While the grief that enveloped her last effort Alas,, which dealt with her best friend’s suicide, still lingers, it’s settled into healing and reflection on Trash Mountain. On “It was like you were
coming to wake us back up,” Seabird vividly paints a brief moment of seeing a person outside her house who bears an uncanny resemblance to her dearly deceased. Rather than mourning, she finds comfort and healing in the vision. “In the past, I used to come to songwriting when I was in crisis,” admits Seabird. “Only recently have I come to songwriting when I am feeling other things beyond emergency and disruption."
The album’s arrangements are markedly sparse and intentional, a shift from the layered Alas, and Beside Myself, allowing Seabird’s writing to soar and stand starkly centered. Only three songs feature her longtime touring band in guitarist Freeman, bassist Nina Cates (Robber Robber), and drummer Zack James (Dari Bay, Robber Robber). On the stunning “How far away,” she’s backed only by a piano played by Sam Atallah which makes for elegiac catharsis. “I've finally accepted that I'm a singer-songwriter,” she says with a shrug. “Not everything has to be some big rock song.” Seabird cites Elliott Smith, Neil Young, and Leonard Cohen as influences on Trash Mountain, and much like the latter, her evocative, emotionally potent lyrics find her looking for cracks in the darkness where light comes in, sometimes literally. Take the album’s other title track, “Trash Mountain (1am),” where she sings of a nocturnal stroll: “We walk these streets we’ve come to know / memories live on in them after the snow / is all melted and gone / garbage covers the ground / and you pull a flower from the weeds and you spin me around.” Sometimes all you need is a loved one to show you how to find beauty in the mess.
Trash Mountain boasts a profound grace and openness. On the buoyant “Sweepstake,” she cherishes memories with dear friends and optimistically looks towards the future, singing, “Where are we going is a question I save for halfway / Tonight the kingdom and tomorrow the milky way.” The song captures the carefree feelings of making art with your best friends, nostalgically mining the boundless creativity and possibility of her early music life in Vermont. Life can change in an instant, but Seabird knows that there’s power in grasping onto the purest moments of connection.

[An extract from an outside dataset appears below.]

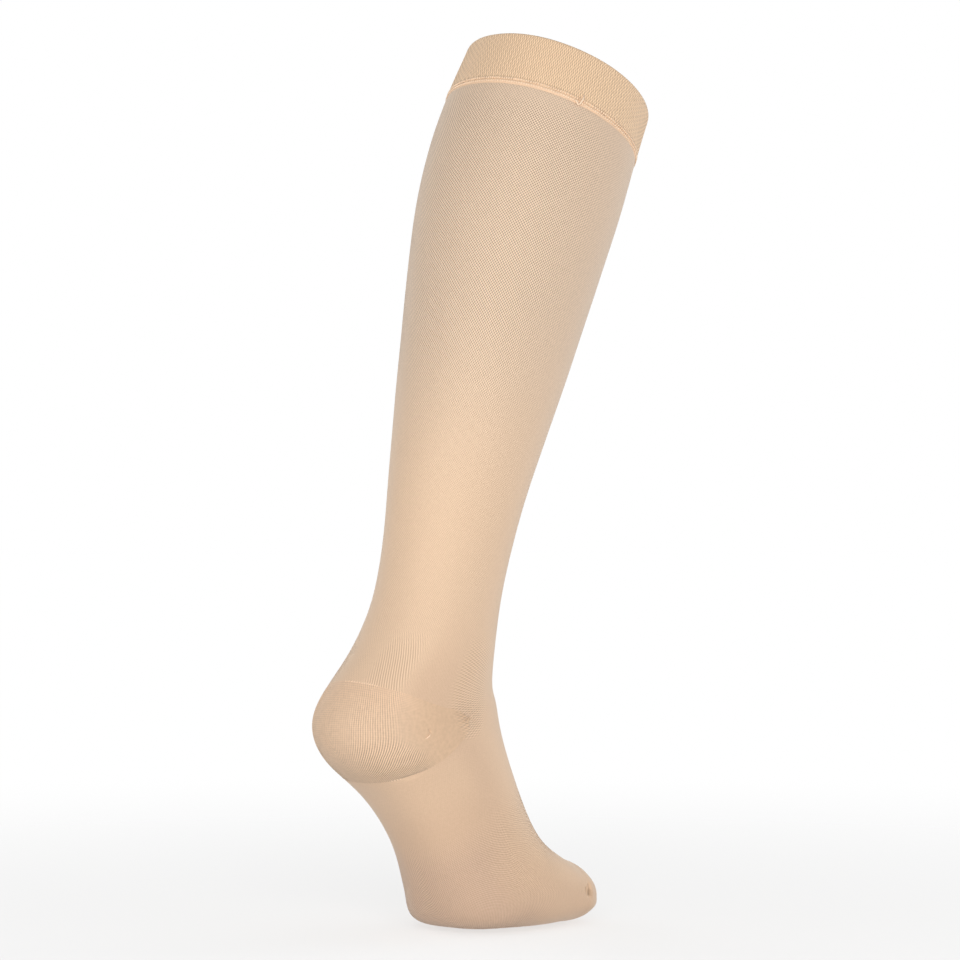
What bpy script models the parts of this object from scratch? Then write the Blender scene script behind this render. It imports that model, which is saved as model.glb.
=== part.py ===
"""Below-knee compression stocking with a closed toe, filled out as on a leg that stands on tiptoe.

The stocking is a tube lofted through rings. Each ring lies in a plane that is square to the
tube's middle line and leans in the side view only, so left and right are alike. The tube is
parted into the pieces a knitter makes: the double band at the top, the leg, the heel pocket,
and the foot, with a linking seam under the band and another that closes the toe.

The origin is the middle of the band's opening, where the leg goes in. The toes point to -Y,
the heel to +Y, and +Z is up. Distances are in metres.
"""

from collections import namedtuple
import math

import bmesh
import bpy
import numpy as np

MM = 0.001

# One row for each ring, from the opening to the toe, in millimetres and degrees.
# along: station on the tube's middle line. forward, up: the ring's middle, from the origin.
# lean: how far the ring's axis tips towards the toes. depth: back to front. width: side to side.
# back, front: how square each half of the ring is, where 2 is an ellipse.
Ring = namedtuple("Ring", "name along forward up lean depth width back front")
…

Seabird’s best friend would often joke that “the world is trash,” a welcome dose of dark humor as the sentiment rings more true with each passing year. It’s with this resilient spirit that Trash Mountain finds its optimistic, life-affirming center. It’s an album that understands and accepts that highs and lows are inescapable and that the only way through is with small acts of kindness and other people. It’s a tribute to home, chosen families, and taking life as it comes. “I don’t have hope for the oppressive systems that abandon us, but I do have hope in people,” says Seabird. “Sure, the world is really messed up, but that doesn’t mean we can’t make something beautiful out of the garbage. We might as well make something beautiful out of what we have got.”